Question may have asked before but didn't see it. Why do coins that normally does not have hole, have a small hole. Is there a reason or did someone just put a hole in it? I have a 1989 500 Pesetas from Spain with a little small hole right in front of the lady.
Quote: "David52"Question may have asked before but didn't see it. Why do coins that normally does not have hole, have a small hole. Is there a reason or did someone just put a hole in it? I have a 1989 500 Pesetas from Spain with a little small hole right in front of the lady.
Quote: "David52"Question may have asked before but didn't see it. Why do coins that normally does not have hole, have a small hole. Is there a reason or did someone just put a hole in it? I have a 1989 500 Pesetas from Spain with a little small hole right in front of the lady.
Jewelry
That's what I kind of thought too, But hole's to small and nothing would be straight if hanging. Maybe I can get rid of it when I start selling my junk coins. Thanks
For more modern coins, like yours, decoration is the most likely reason.
For coins of the 1800s and back, holes were usually because the pants had no pockets, or the owner did not want to lose it. It was easy to put a hole in a silver coin, and wear it around your neck.
I also have an alpaca bag from c. 1880, that has about 26 coins holed and sewn to one side of it, probably for both reasons.
Quote: "halfdisme"
For coins of the 1800s and back, holes were usually because the pants had no pockets, or the owner did not want to lose it. It was easy to put a hole in a silver coin, and wear it around your neck.
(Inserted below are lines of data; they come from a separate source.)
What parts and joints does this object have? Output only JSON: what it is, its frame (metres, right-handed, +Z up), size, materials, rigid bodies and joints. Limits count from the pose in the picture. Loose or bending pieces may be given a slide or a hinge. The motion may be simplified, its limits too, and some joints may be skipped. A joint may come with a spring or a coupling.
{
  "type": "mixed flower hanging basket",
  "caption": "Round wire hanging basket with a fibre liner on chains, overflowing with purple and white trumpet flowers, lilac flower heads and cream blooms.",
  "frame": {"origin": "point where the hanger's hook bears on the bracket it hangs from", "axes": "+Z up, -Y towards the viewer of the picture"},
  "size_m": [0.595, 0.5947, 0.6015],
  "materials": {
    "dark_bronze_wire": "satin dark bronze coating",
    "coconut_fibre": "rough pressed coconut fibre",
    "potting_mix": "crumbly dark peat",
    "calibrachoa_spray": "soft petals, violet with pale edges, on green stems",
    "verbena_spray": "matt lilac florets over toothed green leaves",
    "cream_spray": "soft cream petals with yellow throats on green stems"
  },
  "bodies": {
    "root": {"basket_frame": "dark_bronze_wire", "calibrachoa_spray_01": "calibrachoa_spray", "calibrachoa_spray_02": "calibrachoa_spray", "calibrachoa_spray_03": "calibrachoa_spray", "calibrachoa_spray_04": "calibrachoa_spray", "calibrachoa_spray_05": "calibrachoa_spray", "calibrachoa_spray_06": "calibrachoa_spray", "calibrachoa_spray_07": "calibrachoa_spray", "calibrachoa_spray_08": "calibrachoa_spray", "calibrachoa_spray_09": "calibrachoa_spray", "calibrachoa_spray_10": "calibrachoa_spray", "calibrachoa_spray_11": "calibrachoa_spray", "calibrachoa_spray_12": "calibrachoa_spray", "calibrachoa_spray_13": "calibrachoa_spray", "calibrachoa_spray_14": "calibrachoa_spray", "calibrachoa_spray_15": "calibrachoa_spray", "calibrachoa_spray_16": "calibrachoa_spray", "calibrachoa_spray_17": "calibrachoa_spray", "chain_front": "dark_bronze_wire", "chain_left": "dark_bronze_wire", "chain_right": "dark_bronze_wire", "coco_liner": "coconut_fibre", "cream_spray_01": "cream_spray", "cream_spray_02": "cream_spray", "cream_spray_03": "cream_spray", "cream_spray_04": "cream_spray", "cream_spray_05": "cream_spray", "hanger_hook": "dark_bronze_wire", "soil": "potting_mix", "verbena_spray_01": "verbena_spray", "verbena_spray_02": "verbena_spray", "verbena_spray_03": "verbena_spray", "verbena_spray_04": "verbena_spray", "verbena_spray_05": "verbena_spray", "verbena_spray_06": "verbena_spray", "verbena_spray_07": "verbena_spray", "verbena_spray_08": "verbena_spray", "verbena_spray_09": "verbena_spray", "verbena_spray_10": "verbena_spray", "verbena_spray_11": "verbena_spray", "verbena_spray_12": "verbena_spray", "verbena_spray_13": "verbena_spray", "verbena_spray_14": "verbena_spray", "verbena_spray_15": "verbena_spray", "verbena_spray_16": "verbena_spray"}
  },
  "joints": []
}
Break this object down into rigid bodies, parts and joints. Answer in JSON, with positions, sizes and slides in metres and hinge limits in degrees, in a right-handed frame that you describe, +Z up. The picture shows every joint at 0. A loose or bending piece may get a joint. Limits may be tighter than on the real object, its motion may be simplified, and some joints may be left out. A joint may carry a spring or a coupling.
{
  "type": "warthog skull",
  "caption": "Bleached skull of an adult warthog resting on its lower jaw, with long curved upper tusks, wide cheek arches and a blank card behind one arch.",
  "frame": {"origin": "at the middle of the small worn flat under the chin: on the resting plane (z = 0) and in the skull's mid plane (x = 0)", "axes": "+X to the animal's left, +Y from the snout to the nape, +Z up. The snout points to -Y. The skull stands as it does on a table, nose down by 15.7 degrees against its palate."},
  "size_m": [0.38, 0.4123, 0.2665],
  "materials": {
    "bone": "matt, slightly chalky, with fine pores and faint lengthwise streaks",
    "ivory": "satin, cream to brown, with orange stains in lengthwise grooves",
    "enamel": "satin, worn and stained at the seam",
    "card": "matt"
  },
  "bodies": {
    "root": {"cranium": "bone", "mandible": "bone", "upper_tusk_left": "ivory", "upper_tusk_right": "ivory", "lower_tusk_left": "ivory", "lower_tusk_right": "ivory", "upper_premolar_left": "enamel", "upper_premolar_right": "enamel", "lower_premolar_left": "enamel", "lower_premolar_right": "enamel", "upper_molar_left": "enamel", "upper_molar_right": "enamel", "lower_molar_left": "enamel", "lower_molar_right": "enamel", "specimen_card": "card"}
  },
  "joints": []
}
This was very common among the Chinese for over a thousand years, (stringing coins for convenience) as well as in other East Asian cultures, but I can't imagine 17th-early 20th century Europeans going to the trouble of putting a hole in a coin just to wear it around their neck.
There seem to be far too many holed European coins to be strictly for decoration (as necklaces, watch fobs, etc.), and stringing it around your neck would be frustrating to a pickpocket.
Some older coins were holed as "touch pieces", to cure various afflictions. If the coin was not worn continuously, the malady could return.
A number of Far Eastern countries have long histories of stringing coins, and many of these were often minted with holes in them, to facilitate stringing them.